The article I pointed you to the other day "Downfall of Imperative Programming” asserts that "Imperative programs will always be vulnerable to race conditions because they have mutable variables".   So functional programming languages, by avoiding mutable variables, dodge a major bullet in the multiprocessing world. The thing that I don't know is how to be sufficiently productive in functional programming languages for Haskell to be worth the trouble to learn.   The Downfall article predicts that the race conditions are an insoluble problem for imperative programming language implementations.  I'll happily accept that there's trouble ahead to watch out for, but I do have a bit of difficulty accepting that the races absolutely can't be resolved.

Python's Global Interpreter Lock

Python worries about the possibility of races among threads in interpreting the instructions of Python code. They have a "Global Interpreter Lock" (GIL) to assure that one interpreter thread won't change a value in use by another interpreter thread. Folks worry that this coarse level of locking will keep Python programs from being able to scale up with increasing numbers of processors.
I've seen some clever dodges of the GIL in Python programs, mainly by spreading the program across separate address spaces (multiple Python interpreters, each with their own GIL) and limiting interprocess interaction to some carefully controlled set of places in the code with appropriate locking protections.  On the one hand, this doesn't give transparent scaling up from a uniprocessor to M processors all running in parallel, but on the other hand, it does get the job done.

My (weak) excuse for not having more first hand experience with this...

My home PC doesn't bring multiprocessors to the party.   Some day I hope to replace it with an i5-ish based computer with 64-bit addressing and >4GB of memory.   As a retiree with a rather modest pension, that's a discretionary expense that I've been postponing into the future.  Maybe in the meanwhile my target will shift to something with way more processors than an i5.   What I have in mind is something with enough oomph to be able to run Linux and Windows both in virtual machines (Based on Xen, VMWare, something else?  I don't know...). Heck, Microsoft isn't even making it easy to buy such a configuration without paying for a Windows license twice (once bundled into the PC's base price and then again for an installable copy that can be installed into a VM).  I'm assuming that a re-install CD that wants to reload Windows onto a bare PC isn't going to be able to install into a VM environment.   I'm expecting that multi-processor race conditions and their associated problems will come along naturally to my world once I have a rich enough configuration and that encountering those problems on more than just paper will motivate me into doing something about them.
Maybe I'm just old-fashioned in thinking that what I need is a richer computing environment here at home.   Maybe the right thing to do is to venture out into things like Amazon's Cloud Computing service and see what kind of trouble I can get into using other people's multi-processors via the Internet.  One of my worries about that, is maybe the underlying MP nature of their cloud services is too deeply wrapped for me to really see the problems I'd be up against from MP.   And, "look, dear, here's the marvelous new computer I just bought" is a much easier conversation to anticipate having with my wife then "Just let me pay this bill for cloud services.   It isn't so much money and I did really learn from having tried their services."

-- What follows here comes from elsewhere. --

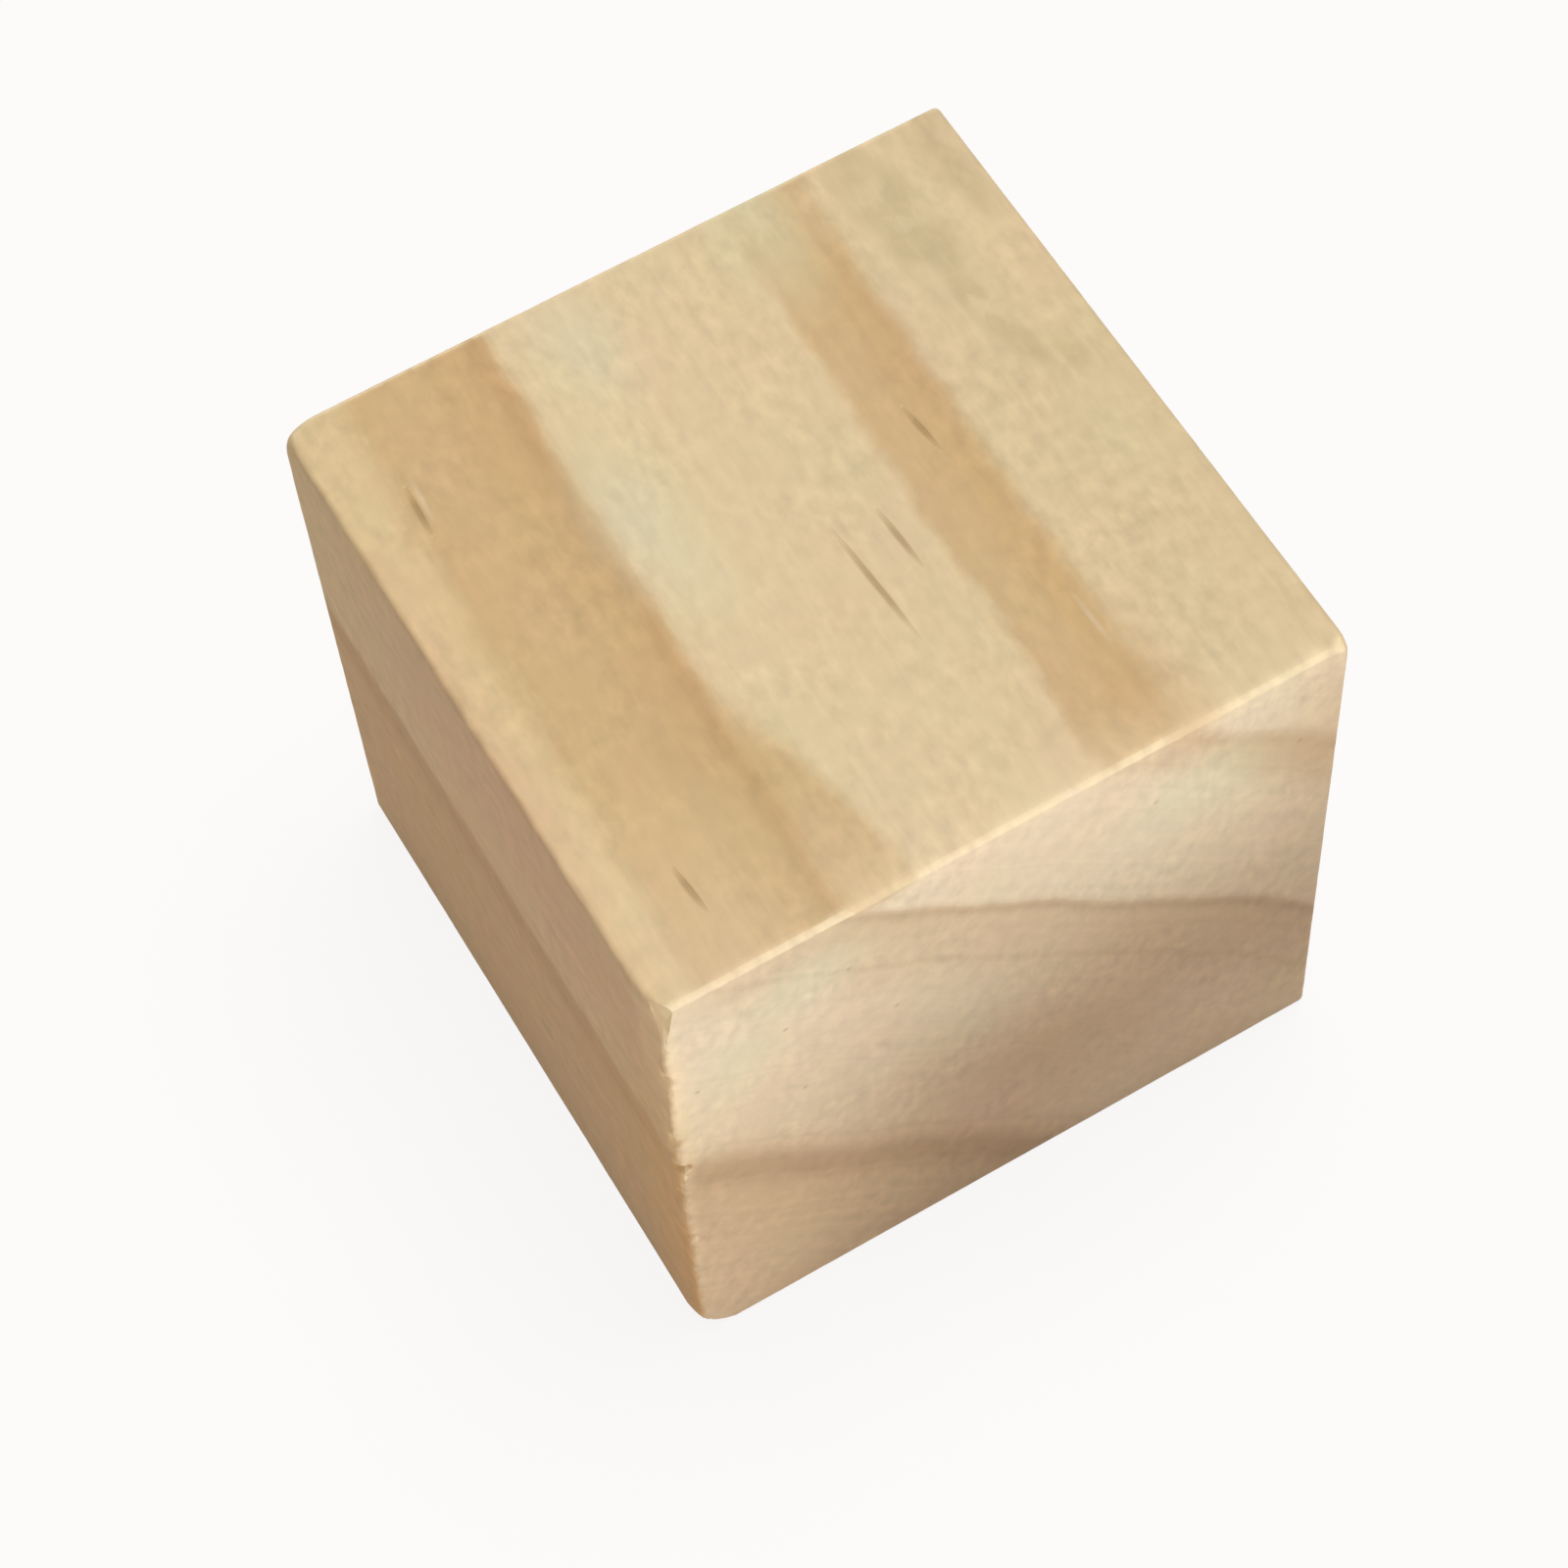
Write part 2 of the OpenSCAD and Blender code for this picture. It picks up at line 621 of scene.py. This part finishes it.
# Tan wood beyond the middle ring's edge, and at the front of the outer ring's
TAN_WEDGE = (((0.340, -0.30, 1), (2.1, 18.0, 0.5), 6),)
TAN_FRINGE = (((0.770, -0.05, 1), (1.5, 8.0, 0.6), 2),)
PALE_CLOUDS = (
    ((0.335, 0.62, 1), (2.2, 5.5, 1.2), 2),
    ((0.400, 0.90, 1), (2.0, 3.5, 1.2), 2),
    ((0.695, 1.00, 1), (2.4, 6.0, 1.5), -3),
    ((0.200, 0.00, 0.88), (3.2, 2.0, 2.2), 0),
    ((0.760, 0.00, 0.84), (3.4, 2.0, 3.0), 0),
    ((0.100, 0.00, 0.76), (2.6, 2.0, 3.4), 0),
)
# Where the left side is redder along its top and more amber toward its front, most beside the worn
# arris
ROSY_SIDE_TOP = (((0, 0.35, 0.85), (1.5, 16.0, 9.0), 0),)
AMBER_SIDE = (((0, 0.0, 0.40), (1.5, 8.0, 17.0), 0),)
AMBER_ARRIS_STRIP = (((0, 0.0, 0.2), (1.5, 3.6, 20.0), 0),)
# Painted shade: warmer, darker patches on the front end, low across the middle and at the top right
PAINTED_END_SHADE = (((0.58, 0, 0.33), (9.0, 1.5, 7.0), 0), ((1.0, 0, 0.82), (4.0, 1.5, 8.0), 0))
# Where sanding has lifted short fibres from the top, so that it is more mottled
TORN_GRAIN = (((0.84, 0.30, 1), (5.5, 9.0, 1.0), 4), ((0.93, 0.70, 1), (2.5, 5.0, 1.0), 4))
# Painted highlight down the left rim of the front end, over the front of the top and down the left
# side beside the worn arris
PAINTED_RIM_HIGHLIGHT = (((0.012, 0, 0.74), (0.4, 1.0, 8.0), 0),)
PAINTED_EDGE_HIGHLIGHTS = (
    ((0.10, 0.0, 1), (6.0, 9.0, 1.2), 10),
    ((0.60, 0.0, 1), (16.0, 2.2, 1.2), 0),
    ((0, 0.0, 0.75), (1.2, 2.4, 8.0), 0),
    ((0, 0.0, 0.35), (0.5, 0.5, 9.0), 0),
)
PALE_FIBRES = (
    ((0.108, 0.805, 1), (0.12, 1.2, 0.2), -3),
    ((0.744, 0.200, 1), (0.14, 1.5, 0.2), 2),
)
# Resin canals cut across on the front end, as shares of the width and height
END_CANALS = (
    (0.040, 0.75),
    (0.265, 0.86),
    (0.330, 0.69),
    (0.170, 0.79),
    (0.190, 0.60),
    (0.935, 0.815),
    (0.715, 0.86),
)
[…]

Comparative Operating Systems

You ask me to recommend an OS book to better understand Windows vs. Linux.  I don't know which book is the right choice.    Certainly an Amazon or Google search will turn up a large number of candidate titles. Perhaps your school's library has some of those titles so you can look them over, or perhaps they can arrange inter-library loans for you to be able to look over some of the candidate titles.   "Which of these is best" is always a tricky question because the answer depends so much on your particular criteria for "best"
So let me turn this around and ask you for a summary of your findings from digging into the too-long list of candidate titles and your recommendation.   You might want to ask your question of your school's professor for the OS classes too.   Maybe he's got a more formed opinion on this topic than I have.

Linux Weekly News

Meanwhile, I stand by my suggestion that you should make an effort to keep up with  (free of charge at the price of having to lag back a week from the most current articles) to see what is going on in the Linux world.  Don't feel obligated to have the newest and most experimental kernel on your home PC,  But if you spend some time watching the evolution and planning of kernels, you'll have a better idea of Linux's strengths and weaknesses and what "they" are doing about the weaknesses.  Unlike Windows, if you are sufficiently motivated to want Linux to be different then it is today, you can make that happen.

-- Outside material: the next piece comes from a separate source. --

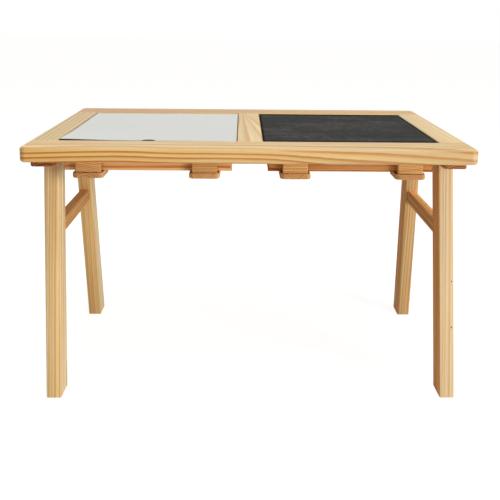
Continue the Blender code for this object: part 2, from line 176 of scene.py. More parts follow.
def attribute(tree, name):
    made = tree.nodes.new("ShaderNodeAttribute")
    made.attribute_name = name
    return made.outputs["Vector"]


def part_of(vector, axis):
    return wire("SeparateXYZ", vector).outputs[axis]


def object_place(tree):
    return tree.nodes.new("ShaderNodeTexCoord").outputs["Object"]


def coat(shader, colour, roughness, height, distance, strength):
    """Wires a finish into its shader: its colour, its roughness, and the bumps that height makes."""
    bumps = add_node("Bump", height)
    bumps.inputs["Distance"].default_value = distance
    bumps.inputs["Strength"].default_value = strength
    feed(bumps.inputs["Height"], height)
    for socket, value in (("Base Color", colour), ("Roughness", roughness), ("Normal", bumps.outputs[0])):
        feed(shader.inputs[socket], value)


def new_material(name, **constants):
    """An empty Principled material, with what is the same all over set on its own sockets."""
    made = bpy.data.materials.new(name)
    made.use_nodes = True
    shader = made.node_tree.nodes["Principled BSDF"]
    for socket, value in constants.items():
        shader.inputs[socket.replace("_", " ")].default_value = value
    return made, made.node_tree, shader


# %% [markdown]
# ## Pine
#
# A board is cut from a trunk, so its pattern is a solid thing: growth rings are tubes round the heart
# of the tree, and each face of the board cuts through them its own way. A picture wrapped round
# the board would break at every edge. Here each vertex of a board carries four attributes. `grain`
# says where in its tree that point grew: how far up the trunk, in metres, and how many rings to the
# side and out from the heart. `board` holds the tree's own seed, how far its rings stray and how
# strong they are. `tint` is the board's own colour, and on some faces also painted light or painted
# shade, and `run` is the direction of the fibres.
#
# The rings are then one line of arithmetic: the distance from the heart is a ring count, its whole
# part names the ring, and its fraction says how far through the year that point grew. The colour
# climbs from pale spring wood to dark late wood and drops sharply at the end of the year.

# %% The growth rings
RING_WAVER = 0.14
YEAR_CHANGE, YEAR_SPREAD = 0.41, (0.35, 0.65)
# How dark the wood turns through each year, from spring wood to late wood
SEASONS = ((0.0, 0.0), (0.05, 0.0), (0.36, 0.14), (0.57, 0.42), (0.7, 1.0), (0.95, 1.0), (1.0, 0.0))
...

Kernel programming languages?

What programming languages show up in OS programming?  Well, at this time, I expect the correct answer to that is C.  Other languages (e.g.Java and Python) do show up in supporting roles, but generally don't make it into kernel code.   Even C++ tends to need too demanding an environment to be a good candidate for kernel code.   Maybe as time goes on the kernel will sprout suitable layers of capability to make higher level languages more attractive for implementing functionality within the kernel but right now if someone tells you a kernel is written in C++, ask them more questions to confirm that.   It wasn't all that long ago that the likely choice for programming an OS kernel was surely assembler language.  Unix introduced the C language and the then radical idea of using a higher level language in the kernel and even having kernel code that is somewhat portable across computing system architectures. (To calm the historians in the audience, I'll concede here that I may be under-crediting the Multics operating system, portions of which were written in PL/I. And the Multics site gives credit to Burroughs for having done a kernel in Algol, but that's way before even my time).
Stack overflow article on the languages of the Android OS:

Stack overflow article on the languages of MacOS, Windows and Linux:

Not every answer is to be trusted to be correct on stackoverflow....

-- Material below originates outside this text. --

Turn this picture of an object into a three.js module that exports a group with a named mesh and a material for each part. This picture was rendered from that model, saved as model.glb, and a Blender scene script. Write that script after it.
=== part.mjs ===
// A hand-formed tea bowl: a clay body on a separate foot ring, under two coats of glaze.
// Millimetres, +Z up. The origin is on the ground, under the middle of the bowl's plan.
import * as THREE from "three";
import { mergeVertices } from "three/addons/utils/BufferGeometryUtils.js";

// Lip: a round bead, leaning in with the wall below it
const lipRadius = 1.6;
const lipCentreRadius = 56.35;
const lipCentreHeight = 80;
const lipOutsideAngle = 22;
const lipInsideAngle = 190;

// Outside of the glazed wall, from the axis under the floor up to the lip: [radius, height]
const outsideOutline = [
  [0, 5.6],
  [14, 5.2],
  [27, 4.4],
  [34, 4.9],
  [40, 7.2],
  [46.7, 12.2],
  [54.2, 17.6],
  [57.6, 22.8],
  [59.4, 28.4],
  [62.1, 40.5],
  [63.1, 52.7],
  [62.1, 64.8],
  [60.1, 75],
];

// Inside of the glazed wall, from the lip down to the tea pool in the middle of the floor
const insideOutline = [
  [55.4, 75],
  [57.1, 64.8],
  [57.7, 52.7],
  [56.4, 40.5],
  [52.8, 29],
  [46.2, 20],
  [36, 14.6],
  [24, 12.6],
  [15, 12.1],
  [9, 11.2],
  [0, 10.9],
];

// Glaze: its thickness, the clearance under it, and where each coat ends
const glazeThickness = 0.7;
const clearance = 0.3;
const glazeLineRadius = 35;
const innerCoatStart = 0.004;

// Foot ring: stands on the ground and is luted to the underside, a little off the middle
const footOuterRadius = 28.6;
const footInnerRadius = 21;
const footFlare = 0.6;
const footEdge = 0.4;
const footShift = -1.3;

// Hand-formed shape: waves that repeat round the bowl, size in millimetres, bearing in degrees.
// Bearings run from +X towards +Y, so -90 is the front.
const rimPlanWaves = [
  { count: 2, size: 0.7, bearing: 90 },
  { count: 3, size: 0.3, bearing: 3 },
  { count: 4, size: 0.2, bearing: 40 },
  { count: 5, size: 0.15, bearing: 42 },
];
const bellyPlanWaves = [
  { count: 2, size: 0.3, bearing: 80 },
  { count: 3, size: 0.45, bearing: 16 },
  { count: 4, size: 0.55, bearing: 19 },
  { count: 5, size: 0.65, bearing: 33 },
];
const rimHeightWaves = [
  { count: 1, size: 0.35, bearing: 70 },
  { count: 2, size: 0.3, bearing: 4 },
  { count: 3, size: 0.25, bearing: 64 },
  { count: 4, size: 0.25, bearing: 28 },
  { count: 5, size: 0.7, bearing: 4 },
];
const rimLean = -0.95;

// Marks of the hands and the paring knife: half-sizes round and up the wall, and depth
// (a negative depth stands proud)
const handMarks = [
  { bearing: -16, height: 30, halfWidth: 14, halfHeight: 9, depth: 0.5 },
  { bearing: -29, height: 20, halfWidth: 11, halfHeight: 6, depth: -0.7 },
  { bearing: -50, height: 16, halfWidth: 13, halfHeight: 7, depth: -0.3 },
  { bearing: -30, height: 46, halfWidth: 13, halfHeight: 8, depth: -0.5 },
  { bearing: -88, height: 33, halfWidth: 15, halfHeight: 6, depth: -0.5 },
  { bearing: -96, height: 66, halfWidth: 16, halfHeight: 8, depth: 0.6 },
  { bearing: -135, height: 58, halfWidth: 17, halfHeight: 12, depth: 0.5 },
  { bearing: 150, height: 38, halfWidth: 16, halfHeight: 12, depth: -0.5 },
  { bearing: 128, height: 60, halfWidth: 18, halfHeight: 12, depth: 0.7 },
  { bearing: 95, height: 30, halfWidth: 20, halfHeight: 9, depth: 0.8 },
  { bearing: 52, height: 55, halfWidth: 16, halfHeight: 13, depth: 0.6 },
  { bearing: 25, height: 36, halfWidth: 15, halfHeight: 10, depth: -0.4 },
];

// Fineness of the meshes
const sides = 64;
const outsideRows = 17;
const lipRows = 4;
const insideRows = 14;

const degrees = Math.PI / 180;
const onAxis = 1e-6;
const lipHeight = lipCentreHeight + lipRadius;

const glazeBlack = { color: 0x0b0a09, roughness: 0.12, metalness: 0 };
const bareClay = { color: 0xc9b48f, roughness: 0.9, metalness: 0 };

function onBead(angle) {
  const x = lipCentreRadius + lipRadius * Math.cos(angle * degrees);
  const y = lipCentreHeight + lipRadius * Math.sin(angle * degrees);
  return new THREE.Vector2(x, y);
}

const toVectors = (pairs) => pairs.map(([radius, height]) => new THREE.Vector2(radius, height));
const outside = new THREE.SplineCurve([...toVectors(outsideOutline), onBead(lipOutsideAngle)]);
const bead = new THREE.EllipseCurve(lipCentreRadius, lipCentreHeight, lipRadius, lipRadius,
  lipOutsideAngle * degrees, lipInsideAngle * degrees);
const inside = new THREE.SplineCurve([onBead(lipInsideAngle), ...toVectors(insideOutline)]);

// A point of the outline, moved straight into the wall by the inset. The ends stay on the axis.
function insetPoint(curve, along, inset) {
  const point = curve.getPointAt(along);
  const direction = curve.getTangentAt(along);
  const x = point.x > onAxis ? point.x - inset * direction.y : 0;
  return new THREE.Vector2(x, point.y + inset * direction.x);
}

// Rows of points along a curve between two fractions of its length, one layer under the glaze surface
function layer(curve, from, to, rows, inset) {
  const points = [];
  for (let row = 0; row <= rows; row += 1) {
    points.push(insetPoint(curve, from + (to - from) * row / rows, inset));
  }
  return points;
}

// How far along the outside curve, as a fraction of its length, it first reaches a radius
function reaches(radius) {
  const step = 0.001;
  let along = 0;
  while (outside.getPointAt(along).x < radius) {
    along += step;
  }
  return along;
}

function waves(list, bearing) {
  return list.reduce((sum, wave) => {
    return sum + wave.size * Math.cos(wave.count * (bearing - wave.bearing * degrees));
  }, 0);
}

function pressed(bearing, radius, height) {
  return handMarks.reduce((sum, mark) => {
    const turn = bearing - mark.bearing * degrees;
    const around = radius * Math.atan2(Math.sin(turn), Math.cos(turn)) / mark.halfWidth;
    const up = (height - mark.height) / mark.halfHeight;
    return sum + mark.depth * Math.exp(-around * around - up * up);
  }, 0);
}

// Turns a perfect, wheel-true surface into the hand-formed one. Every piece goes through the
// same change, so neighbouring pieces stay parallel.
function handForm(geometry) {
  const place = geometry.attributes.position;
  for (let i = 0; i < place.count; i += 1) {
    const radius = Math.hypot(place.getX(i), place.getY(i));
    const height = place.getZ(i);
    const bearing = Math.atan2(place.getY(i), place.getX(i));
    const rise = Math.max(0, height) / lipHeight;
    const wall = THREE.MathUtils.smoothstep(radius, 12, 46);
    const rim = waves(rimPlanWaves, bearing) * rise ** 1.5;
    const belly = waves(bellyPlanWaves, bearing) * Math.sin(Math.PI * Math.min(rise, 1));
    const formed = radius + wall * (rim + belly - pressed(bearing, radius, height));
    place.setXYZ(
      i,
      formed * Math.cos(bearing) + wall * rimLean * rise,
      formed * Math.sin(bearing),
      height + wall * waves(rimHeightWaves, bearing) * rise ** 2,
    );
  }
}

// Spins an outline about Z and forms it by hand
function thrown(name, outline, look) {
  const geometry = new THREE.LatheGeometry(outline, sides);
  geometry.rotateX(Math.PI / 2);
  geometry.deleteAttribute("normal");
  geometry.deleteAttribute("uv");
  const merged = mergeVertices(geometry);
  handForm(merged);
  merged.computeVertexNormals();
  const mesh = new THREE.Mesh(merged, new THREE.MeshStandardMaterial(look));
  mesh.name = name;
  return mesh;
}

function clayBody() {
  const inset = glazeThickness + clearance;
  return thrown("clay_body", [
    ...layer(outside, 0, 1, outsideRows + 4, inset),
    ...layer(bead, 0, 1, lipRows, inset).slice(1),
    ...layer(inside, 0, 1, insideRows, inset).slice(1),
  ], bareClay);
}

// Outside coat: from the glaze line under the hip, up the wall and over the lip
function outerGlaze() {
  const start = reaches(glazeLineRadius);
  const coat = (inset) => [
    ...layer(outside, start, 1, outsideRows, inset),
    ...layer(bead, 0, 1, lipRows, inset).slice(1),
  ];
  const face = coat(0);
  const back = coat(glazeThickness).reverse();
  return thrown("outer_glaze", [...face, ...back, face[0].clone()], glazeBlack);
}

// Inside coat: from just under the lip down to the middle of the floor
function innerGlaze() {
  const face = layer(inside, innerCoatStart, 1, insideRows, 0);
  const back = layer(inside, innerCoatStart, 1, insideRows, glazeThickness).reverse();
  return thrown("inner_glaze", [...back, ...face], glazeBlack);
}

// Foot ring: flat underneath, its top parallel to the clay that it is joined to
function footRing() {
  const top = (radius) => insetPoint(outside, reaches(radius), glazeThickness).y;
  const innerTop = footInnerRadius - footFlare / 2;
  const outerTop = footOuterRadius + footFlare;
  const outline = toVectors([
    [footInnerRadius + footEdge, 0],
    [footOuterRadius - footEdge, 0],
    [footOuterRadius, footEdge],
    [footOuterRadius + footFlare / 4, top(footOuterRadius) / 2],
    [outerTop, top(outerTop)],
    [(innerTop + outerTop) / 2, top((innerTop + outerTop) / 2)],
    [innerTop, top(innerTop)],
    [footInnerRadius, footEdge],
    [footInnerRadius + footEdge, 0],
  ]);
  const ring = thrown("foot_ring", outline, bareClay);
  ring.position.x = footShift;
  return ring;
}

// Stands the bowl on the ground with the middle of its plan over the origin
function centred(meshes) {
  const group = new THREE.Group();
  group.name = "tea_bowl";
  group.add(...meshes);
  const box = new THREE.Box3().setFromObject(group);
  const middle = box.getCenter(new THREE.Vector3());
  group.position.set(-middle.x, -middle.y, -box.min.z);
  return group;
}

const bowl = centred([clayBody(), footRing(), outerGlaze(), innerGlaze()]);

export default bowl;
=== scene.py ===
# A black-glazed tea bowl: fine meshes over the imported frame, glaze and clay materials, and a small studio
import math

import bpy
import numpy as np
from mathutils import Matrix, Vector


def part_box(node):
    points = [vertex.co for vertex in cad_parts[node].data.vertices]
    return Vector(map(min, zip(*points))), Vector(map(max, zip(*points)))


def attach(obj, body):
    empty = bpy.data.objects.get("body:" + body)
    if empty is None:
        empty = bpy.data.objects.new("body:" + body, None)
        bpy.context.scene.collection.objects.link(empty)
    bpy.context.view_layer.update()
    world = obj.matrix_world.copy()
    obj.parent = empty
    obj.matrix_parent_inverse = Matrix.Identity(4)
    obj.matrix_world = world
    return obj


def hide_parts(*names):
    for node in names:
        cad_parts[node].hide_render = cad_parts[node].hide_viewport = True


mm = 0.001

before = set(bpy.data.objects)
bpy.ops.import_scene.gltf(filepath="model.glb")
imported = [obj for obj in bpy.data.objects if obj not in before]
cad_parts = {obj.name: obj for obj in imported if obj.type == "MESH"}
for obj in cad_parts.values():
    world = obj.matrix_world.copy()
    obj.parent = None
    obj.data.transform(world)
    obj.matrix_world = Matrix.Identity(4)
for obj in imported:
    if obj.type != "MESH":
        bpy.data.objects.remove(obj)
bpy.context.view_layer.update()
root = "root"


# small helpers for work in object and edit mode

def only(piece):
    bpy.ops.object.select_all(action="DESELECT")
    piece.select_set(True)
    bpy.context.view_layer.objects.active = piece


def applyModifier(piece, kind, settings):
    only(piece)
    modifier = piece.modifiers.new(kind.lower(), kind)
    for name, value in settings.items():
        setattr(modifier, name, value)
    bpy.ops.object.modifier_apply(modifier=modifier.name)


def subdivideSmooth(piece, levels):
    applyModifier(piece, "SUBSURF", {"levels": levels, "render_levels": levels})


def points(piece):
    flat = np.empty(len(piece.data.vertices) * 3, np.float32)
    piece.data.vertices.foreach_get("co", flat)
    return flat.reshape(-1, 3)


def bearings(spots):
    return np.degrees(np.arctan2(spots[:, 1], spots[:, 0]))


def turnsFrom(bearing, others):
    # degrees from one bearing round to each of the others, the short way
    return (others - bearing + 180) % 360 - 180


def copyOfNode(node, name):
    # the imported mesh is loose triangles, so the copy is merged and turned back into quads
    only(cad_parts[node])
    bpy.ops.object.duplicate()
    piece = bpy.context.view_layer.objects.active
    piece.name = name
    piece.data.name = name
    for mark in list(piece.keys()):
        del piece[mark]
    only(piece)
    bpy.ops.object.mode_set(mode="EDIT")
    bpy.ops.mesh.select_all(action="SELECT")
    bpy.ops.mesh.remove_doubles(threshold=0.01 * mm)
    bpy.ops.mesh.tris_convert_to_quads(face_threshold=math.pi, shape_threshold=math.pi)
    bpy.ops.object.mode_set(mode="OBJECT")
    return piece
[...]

One sub-link of that article that I followed and that does look interesting and credible: article on what's new in the Linux 3.11 kernel expected to become available in September 2013...
This is a particularly interesting link from one of the many comments on that article about 3.11:

In Closing...

You quote me as saying that I'm best at operating systems.   I tried rummaging in old mail to you to put that statement in context, but didn't succeed in tracking down what I said.   I will concede that I'm especially interested in operating systems, and given a list of computer science topics, I'm probably more interested in operating system then in most of the others, but claiming I'm best in operating systems sounds like it surely needs some context.

I confess that except for command line pipelines, I've never actually written a multi-threaded program of my own. So don't assume more expertise here than I actually have.